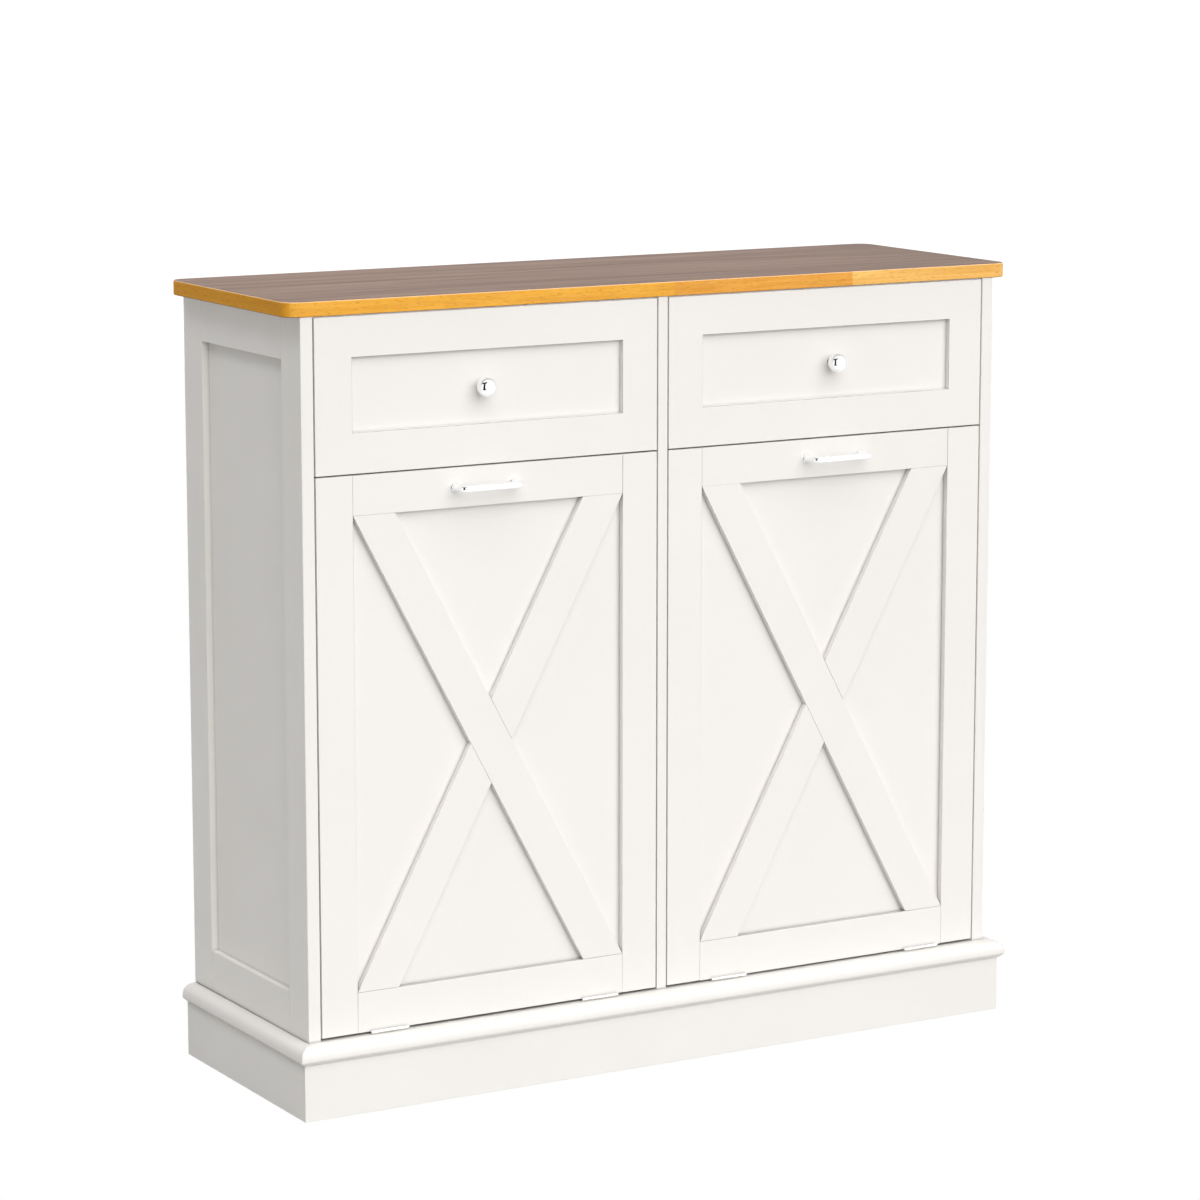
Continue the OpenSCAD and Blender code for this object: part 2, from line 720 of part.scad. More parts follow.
module door_hinges(side) color(chrome) from_front() in_bay(side) {
    for (x = hinge_xs) difference() {
        union() {
            block([x - hinge_l / 2, leaf_y, door_z - leaf_t],
                  [x + hinge_l / 2, leaf_d, door_z]);
            bar_x(x - knuckle_l / 2, pin_y, pin_z, knuckle_d, knuckle_l);
            block([x - knuckle_l / 2, pin_y, door_z - leaf_t], [x + knuckle_l / 2, leaf_d / 2, door_z]);
        }
        bar_x(x - hinge_l, pin_y, pin_z, pin_d + 2 * pin_play, 2 * hinge_l);
        door_hinge_screws(bore_gap);
    }
    door_hinge_screws(0);
}

// Bin cradles: quarter-round sides about the hinge pins, with an ear that meets a peg at full tilt
peg_z = pin_z + sqrt(pow(peg_r, 2) - pow(peg_y - pin_y, 2));

module peg_hole(x0) bar_x(x0 - eps, peg_y, peg_z, peg_d + 2 * bore_gap, side_t / 2 + eps);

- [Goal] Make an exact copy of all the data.

- [Answer to this exercise]
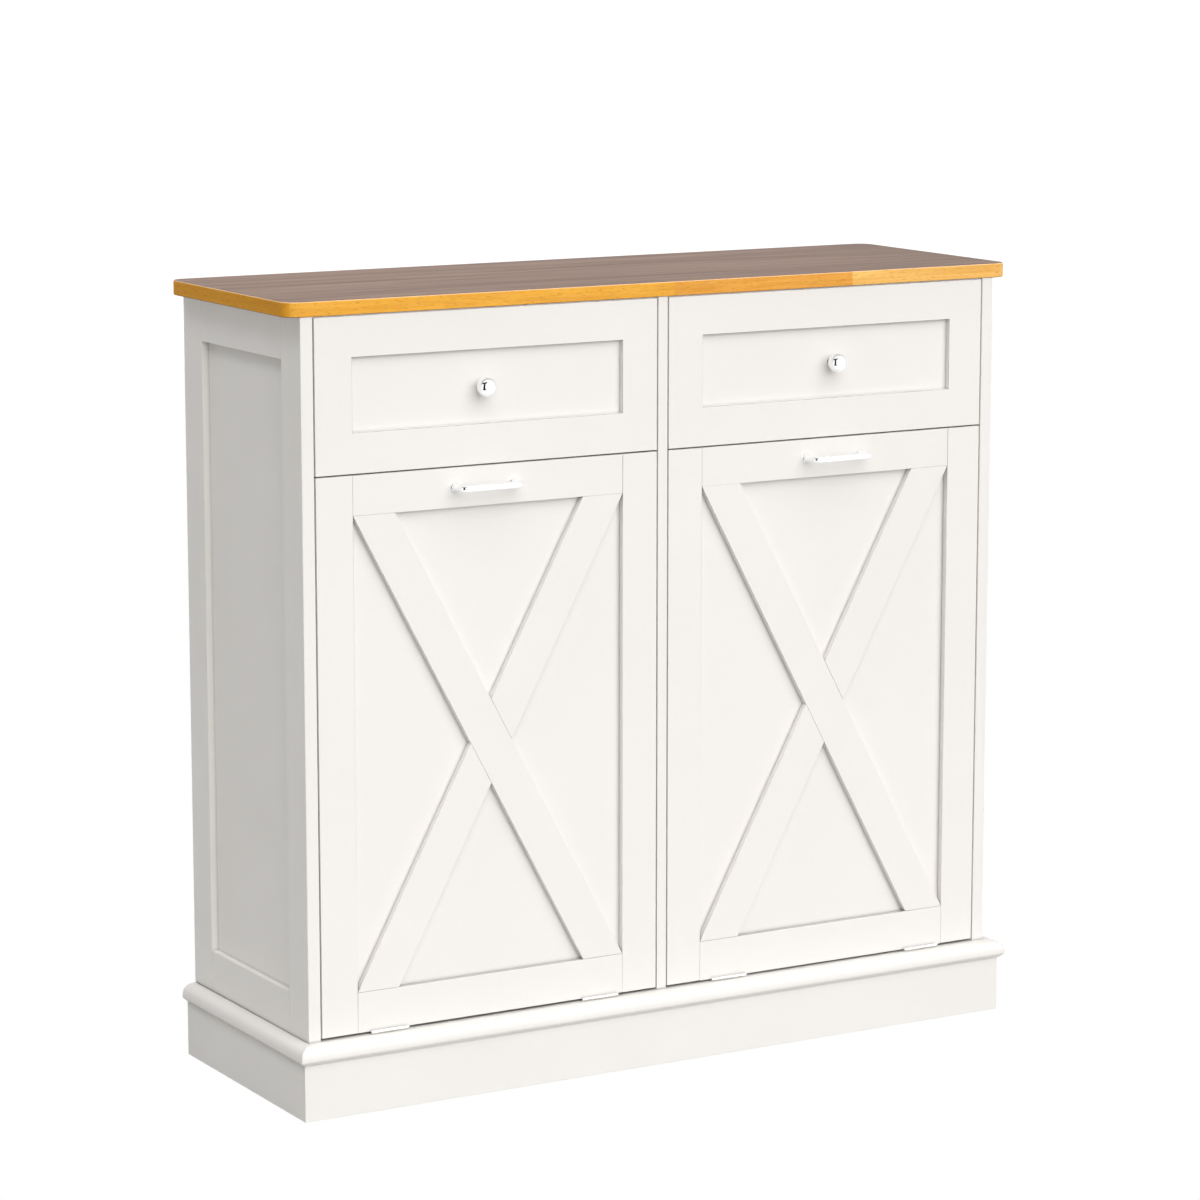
Continue the OpenSCAD and Blender code for this object: part 2, from line 720 of part.scad. More parts follow.
module door_hinges(side) color(chrome) from_front() in_bay(side) {
    for (x = hinge_xs) difference() {
        union() {
            block([x - hinge_l / 2, leaf_y, door_z - leaf_t],
                  [x + hinge_l / 2, leaf_d, door_z]);
            bar_x(x - knuckle_l / 2, pin_y, pin_z, knuckle_d, knuckle_l);
            block([x - knuckle_l / 2, pin_y, door_z - leaf_t], [x + knuckle_l / 2, leaf_d / 2, door_z]);
        }
        bar_x(x - hinge_l, pin_y, pin_z, pin_d + 2 * pin_play, 2 * hinge_l);
        door_hinge_screws(bore_gap);
    }
    door_hinge_screws(0);
}

// Bin cradles: quarter-round sides about the hinge pins, with an ear that meets a peg at full tilt
peg_z = pin_z + sqrt(pow(peg_r, 2) - pow(peg_y - pin_y, 2));

module peg_hole(x0) bar_x(x0 - eps, peg_y, peg_z, peg_d + 2 * bore_gap, side_t / 2 + eps);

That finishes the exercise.